Happiness can be secured by the exercise of self-control, by cultivating habits of plain living and high thinking, and by spending less money, even though earning more. Make an effort to earn more so that you can be the means of helping others to help themselves. One of life’s unwritten laws is that he who helps others to abundance and happiness will always be helped in return, and he will become more and more prosperous and happy. This is a law of happiness which cannot be broken. Is it not better to live simply and frugally and grow rich in reality?
“Life should be a constant inspiration. To live mechanically is to be dead inside though your body be still breathing!”
The soul cannot find its lost happiness in material things for the simple reason that the comfort they offer is counterfeit. Having lost contact with divine bliss within, man hopes to satisfy his need for it in the pseudo-pleasures of the senses. On deeper levels of his being, however, he remains aware of his former, supernal state in God. True satisfaction eludes him, for what he seeks, while rushing restlessly from one sense pleasure to another, is his lost happiness in the Lord.
Ah, blindness! How long must you continue before, suffering from satiety, boredom, and disgust, you seek joy within, where alone it can be found?
“Understand and feel the superior joys of the inner life, and you will prefer them to the fleeting pleasures of the outer world.”
Think for a moment what Jesus meant when he said, “Let the dead bury their dead.” (Matthew 8:22) His meaning was that most people are dead but don’t know it! They have no ambition, no initiative, no spiritual enthusiasm, no joy in life.
What is the use of living that way? Life should be a constant inspiration. To live mechanically is to be dead inside though your body be still breathing!

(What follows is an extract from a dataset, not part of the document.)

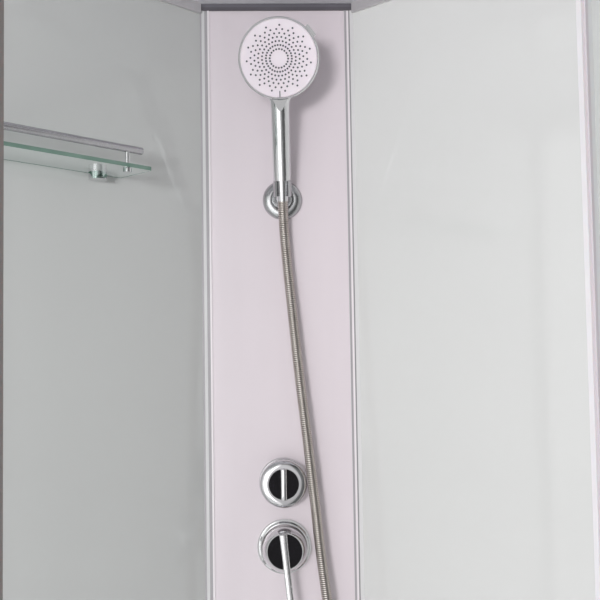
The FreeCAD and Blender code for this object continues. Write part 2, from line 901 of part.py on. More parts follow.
def make_roller_hubs():
    """Per hub: a cap inside the glass, a pin through it, a shoulder, the axle and its end."""
    cap_face = leaf_inner - glass_play
    shoulder_end = roller_inner - roller_side_play
    end_start = roller_inner + roller_width + roller_side_play
    hubs = []
    for angle in hub_spots():
        z = roller_axis
        hub = rod(hub_cap_radius, (cap_face - hub_cap_thickness, 0, z), (cap_face, 0, z))
        hub = hub.fuse([rod(hub_pin_radius, (cap_face, 0, z), (leaf_outer + glass_play, 0, z)),
                        rod(hub_shoulder_radius, (leaf_outer + glass_play, 0, z), (shoulder_end, 0, z)),
                        rod(roller_axle_radius, (shoulder_end, 0, z), (end_start, 0, z)),
                        rod(hub_end_radius, (end_start, 0, z), (end_start + hub_end_thickness, 0, z))])
        hubs.append(at_front(hub.removeSplitter(), angle))
    return Part.makeCompound(hubs)


def make_roller(angle):
    half = roller_width / 2
    bore = roller_axle_radius + running_gap
    groove = roller_radius - roller_groove_depth
    wheel = upright_turned([(bore, 0), (groove, 0), (roller_radius, roller_groove_depth),
                            (roller_radius, 2 * half - roller_groove_depth), (groove, 2 * half),
                            (bore, 2 * half)])
    wheel.rotate(Vector(0, 0, 0), Vector(0, 1, 0), 90)
    wheel.translate(Vector(roller_inner, 0, roller_axis))
    return at_front(wheel, angle)


def make_door_guides():
    """Per guide: a cap inside the glass, a pin through it, and two fingers round the bottom rail's lip."""
    z = guide_height()
    cap_face = leaf_inner - glass_play
    start = leaf_outer + glass_play
    half = guide_width / 2
    lip_low = guide_lip_low - body_gap
    lip_high = guide_lip_low + track_thickness + body_gap
    end = leaf_outer + guide_reach
    guides = []
    for angle in hub_spots():
        web = block((start, -half, lip_low - guide_finger),
                    (start + guide_web, half, lip_high + guide_finger))
        low = block((start, -half, lip_low - guide_finger), (end, half, lip_low))
        high = block((start, -half, lip_high), (end, half, lip_high + guide_finger))
        pin = rod(hub_pin_radius, (cap_face, 0, z), (start, 0, z))
        cap = rod(hub_cap_radius, (cap_face - hub_cap_thickness / 2, 0, z), (cap_face, 0, z))
        guides.append(at_front(web.fuse([low, high, pin, cap]).removeSplitter(), angle))
    return Part.makeCompound(guides)


def roof_screw_spots():
    """Screws through the roof sheet into the top rail, evenly spread over the arc."""
    middle = (rail_inner + rail_outer) / 2
    spots = []
    for index in range(roof_screw_count):
        angle = math.radians(90 * index / (roof_screw_count - 1) - 90)
        spots.append((arc_x + middle * math.cos(angle), arc_y + middle * math.sin(angle)))
    return spots


def column_point(side, out, height):
    """A point given in the column's own frame, in the cabin's."""
    return Vector(column_x + (side + out) / math.sqrt(2), column_y + (side - out) / math.sqrt(2), height)


def make_roof_shell():
    skirt_low = ceiling - roof_skirt_drop
    skirt = rounded_face(square_outline(0), skirt_low).extrude(Vector(0, 0, cabin_height - skirt_low))
    upper = rounded_face(square_outline(roof_sheet), ceiling + roof_sheet)
    lower = rounded_face(square_outline(roof_sheet), skirt_low - overrun)
    holes = [upper.extrude(Vector(0, 0, roof_height + overrun)),
             lower.extrude(Vector(0, 0, roof_skirt_drop + overrun))]
    pipe = column_point(0, -valve_depth, ceiling - overrun)
    neck = column_point(0, rain_distance, ceiling - overrun)
    through = Vector(0, 0, roof_sheet + 2 * overrun)
    holes.append(rod(roof_pipe_hole_radius, pipe, pipe + through))
    holes.append(rod(rain_neck_radius + glass_play, neck, neck + through))
    for x, y in roof_screw_spots():
        start = Vector(x, y, ceiling - overrun)
        holes.append(rod(roof_screw_radius, start, start + through))
    return skirt.cut(holes)


def make_roof_screws():
    top = ceiling + roof_sheet
    screws = []
    for x, y in roof_screw_spots():
        shank = rod(roof_screw_radius, (x, y, ceiling - roof_screw_length), (x, y, top))
        head = rod(roof_screw_head_radius, (x, y, top), (x, y, top + roof_screw_head_height))
        screws.append(shank.fuse(head).removeSplitter())
    return Part.makeCompound(screws)


def make_rain_head():
    """A round overhead spray under the ceiling, held by a nut above the roof sheet."""
    disc_top = ceiling - rain_shoulder_height
    neck_top = ceiling + roof_sheet + rain_neck_height
    head = upright_turned([(0, disc_top - rain_thickness), (rain_radius, disc_top - rain_thickness),
                           (rain_radius, disc_top), (rain_shoulder_radius, disc_top),
                           (rain_shoulder_radius, ceiling), (rain_neck_radius, ceiling),
                           (rain_neck_radius, neck_top), (feed_pipe_radius - feed_pipe_wall, neck_top),
                           (feed_pipe_radius - feed_pipe_wall, disc_top), (0, disc_top)])
    nut = ring(rain_nut_radius, rain_neck_radius, (0, 0, ceiling + roof_sheet),
               (0, 0, ceiling + roof_sheet + rain_nut_height))
    centre = column_point(0, rain_distance, 0)
    head.translate(centre)
    nut.translate(centre)
    return Part.makeCompound([head, nut])


def make_feed_pipes():
    """One pipe up and over to the overhead spray, one down to the hose elbow."""
    spine_top = diverter_height + valve_spine_end
    spine_low = mixer_height - valve_spine_end
    over = ceiling + roof_sheet + overhead_pipe_rise
    neck_top = ceiling + roof_sheet + rain_neck_height
    up = [column_point(0, -valve_depth, spine_top), column_point(0, -valve_depth, over),
          column_point(0, rain_distance, over), column_point(0, rain_distance, neck_top)]
    down = [column_point(0, -valve_depth, spine_low), column_point(0, -valve_depth, outlet_height),
            column_point(0, -outlet_tail_depth, outlet_height)]
    overhead = along_pipe(up, feed_bend_radius, feed_pipe_radius, feed_pipe_wall)
    hand = along_pipe(down, feed_bend_radius, feed_pipe_radius, feed_pipe_wall)
    return Part.makeCompound([overhead, hand])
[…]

The reason people’s lives are so dull and uninteresting is that they depend on shallow channels for their happiness, instead of going to the limitless source of all joy within themselves.
What is the use of spending all one’s time on things that don’t last? The drama of life has for its moral the fact that it is merely that: a drama, an illusion.
Fools, imagining the play to be real and lasting, weep through the sad parts, grieve that the happy parts cannot endure, and sorrow that the play must, at last, come to an end. Suffering is the punishment for their spiritual blindness.
The wise, however, seeing the drama for the utter delusion it is, seek eternal happiness in the Self within.